After navigating to where you want to create the directory structure, run:
mkdir -p $HOME/local/src $HOME/local/share/lmodfiles
Now that you have your directory structure created, you can install your software. For demonstration purposes, we will install a local copy of Git.
First, we need to get the source code onto the HPC filesystem. The easiest thing to do is find a download link, copy it, and use the wget tool to download it on the HPC. We’ll download this into $HOME/local/src:
cd $HOME/local/src
wget https://github.com/git/git/archive/v2.9.0.tar.gz
Now extract the tar file:
tar zxvf v2.9.0.tar.gz
Next, we’ll go into the source directory and build the program. Consult your application’s documentation to determine how to install into $HOME/local/"software_name"/"version"

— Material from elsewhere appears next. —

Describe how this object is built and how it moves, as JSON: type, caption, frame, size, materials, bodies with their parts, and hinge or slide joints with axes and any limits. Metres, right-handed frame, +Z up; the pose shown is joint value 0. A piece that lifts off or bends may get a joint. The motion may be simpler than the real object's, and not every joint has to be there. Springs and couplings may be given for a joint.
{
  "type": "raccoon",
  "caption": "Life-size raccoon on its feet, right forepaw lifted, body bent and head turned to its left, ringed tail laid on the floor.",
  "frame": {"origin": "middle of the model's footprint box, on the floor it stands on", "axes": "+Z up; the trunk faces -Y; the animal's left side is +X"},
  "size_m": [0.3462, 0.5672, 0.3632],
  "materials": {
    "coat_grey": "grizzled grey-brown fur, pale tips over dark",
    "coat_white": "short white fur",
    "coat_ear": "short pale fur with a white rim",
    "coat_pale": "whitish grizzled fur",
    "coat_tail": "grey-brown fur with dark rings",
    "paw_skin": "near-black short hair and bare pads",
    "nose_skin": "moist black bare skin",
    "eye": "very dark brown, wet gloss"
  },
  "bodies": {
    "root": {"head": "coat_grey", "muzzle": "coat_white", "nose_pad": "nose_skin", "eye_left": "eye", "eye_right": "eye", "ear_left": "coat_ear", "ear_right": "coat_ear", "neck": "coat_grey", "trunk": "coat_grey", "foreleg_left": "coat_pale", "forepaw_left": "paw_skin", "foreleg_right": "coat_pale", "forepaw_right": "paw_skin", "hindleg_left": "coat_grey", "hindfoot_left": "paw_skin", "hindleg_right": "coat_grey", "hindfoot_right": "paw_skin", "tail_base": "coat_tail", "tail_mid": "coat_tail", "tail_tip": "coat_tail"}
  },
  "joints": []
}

. Replace “software_name” with the software’s name and “version” with the version you are installing, as demonstrated below. In this case, we’ll use the configure tool’s –prefix option to specify the install location.

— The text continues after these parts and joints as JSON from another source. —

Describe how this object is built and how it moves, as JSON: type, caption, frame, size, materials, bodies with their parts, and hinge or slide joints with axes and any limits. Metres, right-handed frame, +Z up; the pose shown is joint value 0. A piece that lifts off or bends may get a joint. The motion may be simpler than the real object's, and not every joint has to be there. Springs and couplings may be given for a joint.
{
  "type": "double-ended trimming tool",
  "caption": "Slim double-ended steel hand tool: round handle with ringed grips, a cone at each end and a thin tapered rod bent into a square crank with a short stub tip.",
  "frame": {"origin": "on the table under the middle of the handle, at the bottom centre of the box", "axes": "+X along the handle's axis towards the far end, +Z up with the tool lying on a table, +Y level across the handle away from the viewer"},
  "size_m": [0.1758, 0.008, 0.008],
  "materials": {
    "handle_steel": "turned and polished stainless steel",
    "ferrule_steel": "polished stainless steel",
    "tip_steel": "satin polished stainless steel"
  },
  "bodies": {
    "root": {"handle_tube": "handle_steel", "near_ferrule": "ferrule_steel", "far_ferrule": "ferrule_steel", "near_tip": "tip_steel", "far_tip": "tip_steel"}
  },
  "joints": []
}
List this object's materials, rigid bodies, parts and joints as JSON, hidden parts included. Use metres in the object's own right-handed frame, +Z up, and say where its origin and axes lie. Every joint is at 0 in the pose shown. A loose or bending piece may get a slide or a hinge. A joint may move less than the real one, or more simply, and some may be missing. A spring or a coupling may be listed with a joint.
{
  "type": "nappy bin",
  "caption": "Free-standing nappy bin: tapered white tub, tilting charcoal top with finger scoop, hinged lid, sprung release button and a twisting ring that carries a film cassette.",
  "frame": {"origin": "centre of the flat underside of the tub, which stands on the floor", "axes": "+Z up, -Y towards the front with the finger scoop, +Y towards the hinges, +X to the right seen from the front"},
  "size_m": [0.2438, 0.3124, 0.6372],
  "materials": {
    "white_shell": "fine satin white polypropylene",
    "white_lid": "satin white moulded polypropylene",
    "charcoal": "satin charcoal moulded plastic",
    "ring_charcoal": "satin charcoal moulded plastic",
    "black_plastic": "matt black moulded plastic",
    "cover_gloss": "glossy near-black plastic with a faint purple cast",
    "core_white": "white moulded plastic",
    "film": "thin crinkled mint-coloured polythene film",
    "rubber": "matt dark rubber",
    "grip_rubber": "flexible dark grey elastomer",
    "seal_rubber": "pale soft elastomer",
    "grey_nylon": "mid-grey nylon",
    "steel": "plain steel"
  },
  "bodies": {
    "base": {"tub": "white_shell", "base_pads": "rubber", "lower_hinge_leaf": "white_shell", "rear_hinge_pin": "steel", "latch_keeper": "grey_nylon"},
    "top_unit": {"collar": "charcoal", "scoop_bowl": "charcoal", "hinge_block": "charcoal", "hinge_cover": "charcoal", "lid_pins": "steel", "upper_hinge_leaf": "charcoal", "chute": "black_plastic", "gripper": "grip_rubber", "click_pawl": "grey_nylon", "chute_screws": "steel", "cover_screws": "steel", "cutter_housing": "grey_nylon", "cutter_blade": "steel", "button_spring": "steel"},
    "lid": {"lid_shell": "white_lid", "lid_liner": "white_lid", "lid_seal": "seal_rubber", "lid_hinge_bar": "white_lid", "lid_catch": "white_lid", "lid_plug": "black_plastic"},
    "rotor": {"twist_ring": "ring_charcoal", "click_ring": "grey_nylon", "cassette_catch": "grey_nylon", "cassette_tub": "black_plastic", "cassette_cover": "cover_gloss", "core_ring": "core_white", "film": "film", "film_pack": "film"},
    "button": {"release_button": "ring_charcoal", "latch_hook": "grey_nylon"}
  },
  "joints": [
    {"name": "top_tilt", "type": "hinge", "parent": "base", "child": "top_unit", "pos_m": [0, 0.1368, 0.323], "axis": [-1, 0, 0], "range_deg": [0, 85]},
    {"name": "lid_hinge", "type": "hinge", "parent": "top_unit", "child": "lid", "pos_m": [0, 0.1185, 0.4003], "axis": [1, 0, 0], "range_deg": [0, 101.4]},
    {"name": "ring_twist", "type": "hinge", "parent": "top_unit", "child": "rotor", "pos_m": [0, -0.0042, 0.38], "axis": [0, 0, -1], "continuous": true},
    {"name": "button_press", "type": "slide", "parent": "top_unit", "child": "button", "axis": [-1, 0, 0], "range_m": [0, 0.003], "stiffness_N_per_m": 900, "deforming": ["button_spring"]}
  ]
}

You’ll also want to specify a few variables to help make your application more compatible with our systems. We recommend specifying that you wish to use the Intel compilers and that you want to link the Intel libraries statically. This will prevent you from having to have the Intel module loaded in order to use your program. To accomplish this, add CC=icc CFLAGS=-static-intel
to the end of your invocation of configure. If your application does not use configure, you can generally still set these variables somewhere in its Makefile or build script.

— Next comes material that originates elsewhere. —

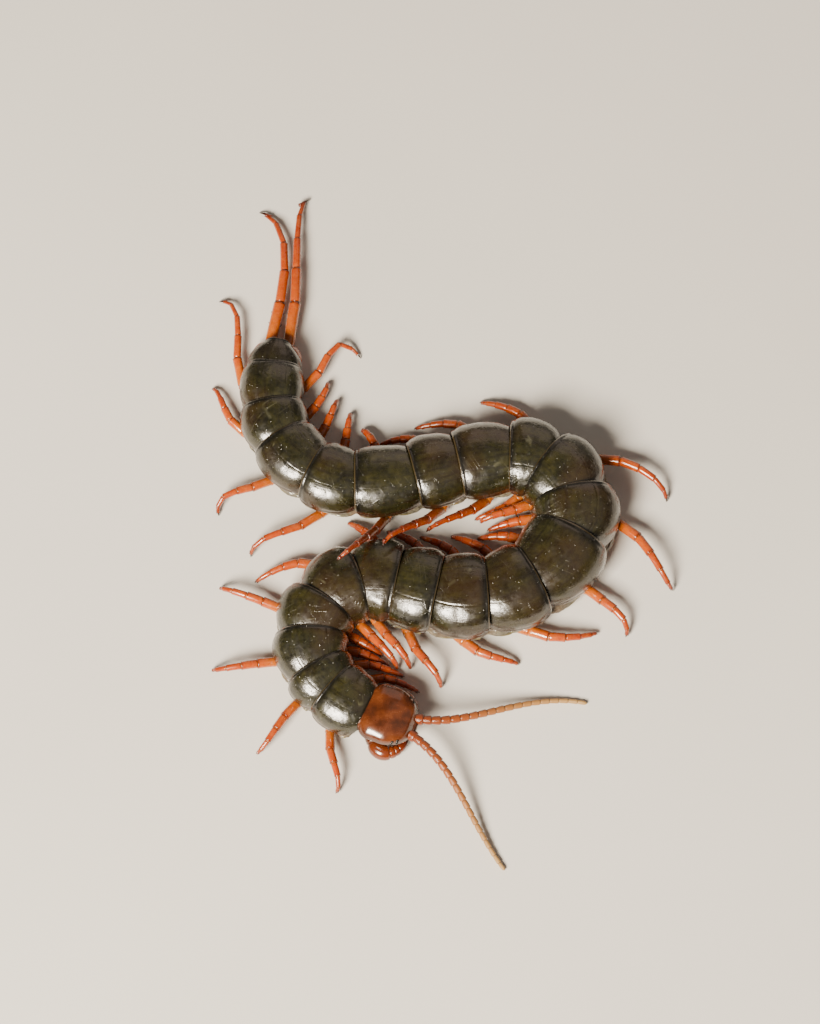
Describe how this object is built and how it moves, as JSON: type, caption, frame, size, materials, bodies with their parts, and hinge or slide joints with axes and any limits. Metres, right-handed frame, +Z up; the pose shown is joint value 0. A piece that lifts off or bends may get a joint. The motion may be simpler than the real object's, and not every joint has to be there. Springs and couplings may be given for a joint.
{
  "type": "giant centipede",
  "caption": "Long flat many-legged animal lying in an S, of overlapping back plates over a softer body, with jointed legs, fangs, feelers and a trailing last pair of legs.",
  "frame": {"origin": "on the floor under the middle of the animal's bounding box", "axes": "+Z up from the floor; +Y towards the tail's legs; +X towards the wide bend of the S"},
  "size_m": [0.052, 0.08, 0.0087],
  "materials": {
    "back_plates": "very glossy dark olive shell plates, darker at their borders",
    "legs": "glossy orange-red cuticle, paler at the joints",
    "head_plates": "glossy brown cuticle of the head, fangs and the roots of the feelers",
    "feelers": "fine-haired tan articles"
  },
  "bodies": {
    "root": {"antenna_left": "feelers", "antenna_right": "feelers", "forcipule_left": "head_plates", "forcipule_plate": "head_plates", "forcipule_right": "head_plates", "head": "head_plates", "leg_left_01": "legs", "leg_left_02": "legs", "leg_left_03": "legs", "leg_left_04": "legs", "leg_left_05": "legs", "leg_left_06": "legs", "leg_left_07": "legs", "leg_left_08": "legs", "leg_left_09": "legs", "leg_left_10": "legs", "leg_left_11": "legs", "leg_left_12": "legs", "leg_left_13": "legs", "leg_left_14": "legs", "leg_left_15": "legs", "leg_left_16": "legs", "leg_left_17": "legs", "leg_left_18": "legs", "leg_left_19": "legs", "leg_left_20": "legs", "leg_left_21": "legs", "leg_right_01": "legs", "leg_right_02": "legs", "leg_right_03": "legs", "leg_right_04": "legs", "leg_right_05": "legs", "leg_right_06": "legs", "leg_right_07": "legs", "leg_right_08": "legs", "leg_right_09": "legs", "leg_right_10": "legs", "leg_right_11": "legs", "leg_right_12": "legs", "leg_right_13": "legs", "leg_right_14": "legs", "leg_right_15": "legs", "leg_right_16": "legs", "leg_right_17": "legs", "leg_right_18": "legs", "leg_right_19": "legs", "leg_right_20": "legs", "leg_right_21": "legs", "trunk_01_02": "back_plates", "trunk_03_04": "back_plates", "trunk_05_06": "back_plates", "trunk_07_08": "back_plates", "trunk_09_10": "back_plates", "trunk_11_12": "back_plates", "trunk_13_14": "back_plates", "trunk_15_16": "back_plates", "trunk_17_18": "back_plates", "trunk_19_20": "back_plates", "trunk_21": "back_plates"}
  },
  "joints": []
}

Then, we can build Git using the following commands:
cd git-2.9.0
autoconf # this creates the configure file
./configure --prefix=$HOME/local/git/2.9.0 CC=icc CFLAGS=-static-intel
make && make install
We’ve successfully installed our first piece of software!
Key Points
Load software with
module load softwareName
The module system handles software versioning and package conflicts for you automatically.
You can edit your
.bashrc
file to automatically load a software package.When using software on any HPC system, check the software documents for details on how to use it effectively.